The London Borough of Brent has been included in a government list of Covid 'hot spots' where schools will not open to the majority of pupils in the first two weeks of January. Primary schools will be open only to the children of key workers and vulnerable workers. Other children will receive on-line learning. The guidance is available HERE and will be revised on January 18th.
Cllr Thomas Stephens, Lead Member for Education, Business, Employment and Skills said:
Following the Government’s announcement about the reopening of schools for the 2021 spring term, I would like to reassure parents that we are working closely to support all our schools and settings as they welcome children back over the next few weeks.
The decision to delay face to face teaching was made by the national Government, and neither the schools nor the council were consulted before these arrangements were put in place.
We appreciate that the phased opening may cause some disruption to families, but the health and safety of our children and residents is of paramount importance. We are pressing the Government for firm commitments on mass testing, priority vaccination for school staff and support for the most vulnerable families.
The guidance makes it clear the schools should consult with the DfE before implementing it.
This is what the guidance says about primary schools:
Primary schools should only allow children of critical workers and those defined as vulnerable to attend.
Children of critical workers: Where a critical worker parent or carer notifies a school that their child requires full-time on-site provision, the school should make this available.
Vulnerable children: Vulnerable children are expected to attend full-time on-site provision where it is appropriate for them to do so. This should remain a priority for primary educational providers and local authorities. If they do not attend and it is not a previously agreed leave of absence, schools should:
•work together with the local authority and social worker (where applicable) to follow up with the parent or carer to explore the reason for absence, discussing their concerns using supporting guidance, and whether any adjustments could be made to encourage attendance, considering the child’s circumstances and their best interests
•work together with the local authority and social worker (where applicable) and other relevant partners to encourage the child to attend educational provision, particularly where the social worker agrees that the child’s attendance would be appropriate.
Where schools grant a leave of absence to a vulnerable child they should still speak to parents and carers, and social workers (where applicable) to explore the reasons for this and any concerns raised.
The discussions should focus on the welfare of the child and ensuring that the child is able to access appropriate education and support while they are at home.
High quality remote education should be provided for all other pupils.
Attendance recording Vulnerable children: As vulnerable children are still expected to attend school full-time they should not be marked as Code X if they are not in school (except if they are shielding, self-isolating or quarantining).
Schools should encourage vulnerable children to attend but if the parent of a vulnerable child wishes for their child to be absent from school, the parent should let the school know that the pupil will not be attending.
The Department for Education expects schools to grant such applications for leave given the exceptional circumstances. This should be recorded as code C (leave of absence authorised by the school) unless another authorised absence code is more applicable.

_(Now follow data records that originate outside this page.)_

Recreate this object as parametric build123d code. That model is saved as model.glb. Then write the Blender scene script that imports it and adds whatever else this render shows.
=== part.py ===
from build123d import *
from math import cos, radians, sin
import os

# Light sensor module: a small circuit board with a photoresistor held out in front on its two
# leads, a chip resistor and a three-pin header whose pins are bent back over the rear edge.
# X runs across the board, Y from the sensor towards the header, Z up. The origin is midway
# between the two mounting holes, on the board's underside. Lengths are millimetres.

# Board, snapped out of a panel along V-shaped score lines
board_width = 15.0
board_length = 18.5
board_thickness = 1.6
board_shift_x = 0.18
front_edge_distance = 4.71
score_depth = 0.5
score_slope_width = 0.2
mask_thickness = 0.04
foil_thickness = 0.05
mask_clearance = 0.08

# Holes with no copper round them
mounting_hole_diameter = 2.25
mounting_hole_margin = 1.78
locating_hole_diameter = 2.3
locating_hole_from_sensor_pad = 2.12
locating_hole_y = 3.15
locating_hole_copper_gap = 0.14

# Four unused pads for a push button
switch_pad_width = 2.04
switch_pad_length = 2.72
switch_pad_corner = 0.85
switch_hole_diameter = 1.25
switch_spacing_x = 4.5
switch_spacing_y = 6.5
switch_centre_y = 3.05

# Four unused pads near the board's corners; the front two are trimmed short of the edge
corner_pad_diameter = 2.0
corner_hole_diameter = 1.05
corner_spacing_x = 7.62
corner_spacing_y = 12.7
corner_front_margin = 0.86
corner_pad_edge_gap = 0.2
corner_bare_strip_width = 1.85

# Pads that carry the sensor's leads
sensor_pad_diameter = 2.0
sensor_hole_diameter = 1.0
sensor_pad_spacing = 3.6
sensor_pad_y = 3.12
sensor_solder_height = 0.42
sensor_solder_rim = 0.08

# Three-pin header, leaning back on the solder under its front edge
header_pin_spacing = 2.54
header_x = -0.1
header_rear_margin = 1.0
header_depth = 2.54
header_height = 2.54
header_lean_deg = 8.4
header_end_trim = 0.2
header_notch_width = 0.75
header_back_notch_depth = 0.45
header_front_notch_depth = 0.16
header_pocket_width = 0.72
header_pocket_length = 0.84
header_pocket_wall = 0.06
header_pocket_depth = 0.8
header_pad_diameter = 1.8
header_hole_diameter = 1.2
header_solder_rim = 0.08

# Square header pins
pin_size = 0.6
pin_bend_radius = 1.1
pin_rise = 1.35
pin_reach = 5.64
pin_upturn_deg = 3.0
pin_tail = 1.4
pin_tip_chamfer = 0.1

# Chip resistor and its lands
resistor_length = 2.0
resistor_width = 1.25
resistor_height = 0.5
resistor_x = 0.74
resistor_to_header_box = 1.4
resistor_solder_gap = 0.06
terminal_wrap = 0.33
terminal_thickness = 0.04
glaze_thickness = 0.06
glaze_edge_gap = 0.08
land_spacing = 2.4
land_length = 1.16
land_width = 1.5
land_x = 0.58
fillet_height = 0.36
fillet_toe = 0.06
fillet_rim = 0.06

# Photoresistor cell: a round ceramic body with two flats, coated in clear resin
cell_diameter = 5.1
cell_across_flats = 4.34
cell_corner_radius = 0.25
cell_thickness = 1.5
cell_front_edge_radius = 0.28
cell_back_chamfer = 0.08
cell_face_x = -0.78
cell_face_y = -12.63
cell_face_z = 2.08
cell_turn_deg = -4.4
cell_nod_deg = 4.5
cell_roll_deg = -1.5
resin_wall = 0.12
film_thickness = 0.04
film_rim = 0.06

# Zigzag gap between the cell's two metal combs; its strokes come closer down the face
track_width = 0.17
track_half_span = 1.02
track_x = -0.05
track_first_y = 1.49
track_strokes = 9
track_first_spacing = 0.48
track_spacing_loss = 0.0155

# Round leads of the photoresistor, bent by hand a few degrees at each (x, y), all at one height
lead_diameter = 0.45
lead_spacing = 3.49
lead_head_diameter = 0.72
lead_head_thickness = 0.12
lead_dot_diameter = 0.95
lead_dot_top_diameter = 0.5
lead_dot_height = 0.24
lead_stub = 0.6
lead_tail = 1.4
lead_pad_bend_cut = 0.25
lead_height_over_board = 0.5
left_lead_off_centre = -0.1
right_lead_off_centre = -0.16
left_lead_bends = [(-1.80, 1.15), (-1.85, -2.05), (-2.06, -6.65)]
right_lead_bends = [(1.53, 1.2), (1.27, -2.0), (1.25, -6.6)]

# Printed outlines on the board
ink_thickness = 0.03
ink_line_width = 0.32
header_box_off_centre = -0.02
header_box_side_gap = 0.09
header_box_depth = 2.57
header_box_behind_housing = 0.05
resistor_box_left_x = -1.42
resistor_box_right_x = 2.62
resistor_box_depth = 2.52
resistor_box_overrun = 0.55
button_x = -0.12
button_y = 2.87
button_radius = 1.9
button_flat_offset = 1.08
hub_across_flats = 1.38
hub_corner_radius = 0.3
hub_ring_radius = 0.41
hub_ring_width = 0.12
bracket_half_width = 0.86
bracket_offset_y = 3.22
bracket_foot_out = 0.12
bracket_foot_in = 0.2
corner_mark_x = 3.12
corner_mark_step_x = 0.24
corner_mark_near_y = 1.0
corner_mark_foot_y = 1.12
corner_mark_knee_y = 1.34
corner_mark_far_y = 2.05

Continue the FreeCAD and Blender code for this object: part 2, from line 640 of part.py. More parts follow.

Children of critical workers: As with vulnerable children, critical worker parents and carers should let schools know if their child will not be attending and, if not, schools should grant a leave of absence (code C) given the exceptional circumstances.
Pupils who are not expected to be in school: All pupils who are not expected to be in school should be marked as Code X. They are not attending because they are following public health advice.
The full list of areas can be found HERE
Yesterday a zoom meeting of NEU London activists quickly reached its limit of 500 attendees indicating how seriously education staff see the present crisis. There was particular concern over what appears to be a directive that nurseries and special schools should open next week despite the decision to delay the opening of primary schools in most London boroughs. The union will be discussing what action to take to maintain the safety of chidlren and staff in these circumstances.
London boroughs excluded from the list of London boroughs reopening late were seeking explanations from the Secretary of State. These include our neighbouring boroughs of Harrow and Camden. On social media it was pointed out that many children and young people cross borough boundaries to attend school or college.
Harrow MP Gareth Thomas write to Schools Minister Nick Gibb MP:
Cllr Ketan Sheth, Chair of Brent Comunity and Wellbeing Scrutiny Committee summed up the reaction of many on Twitter:
It is expected that Brent Children and Families will issue guidance to schools before the start of term.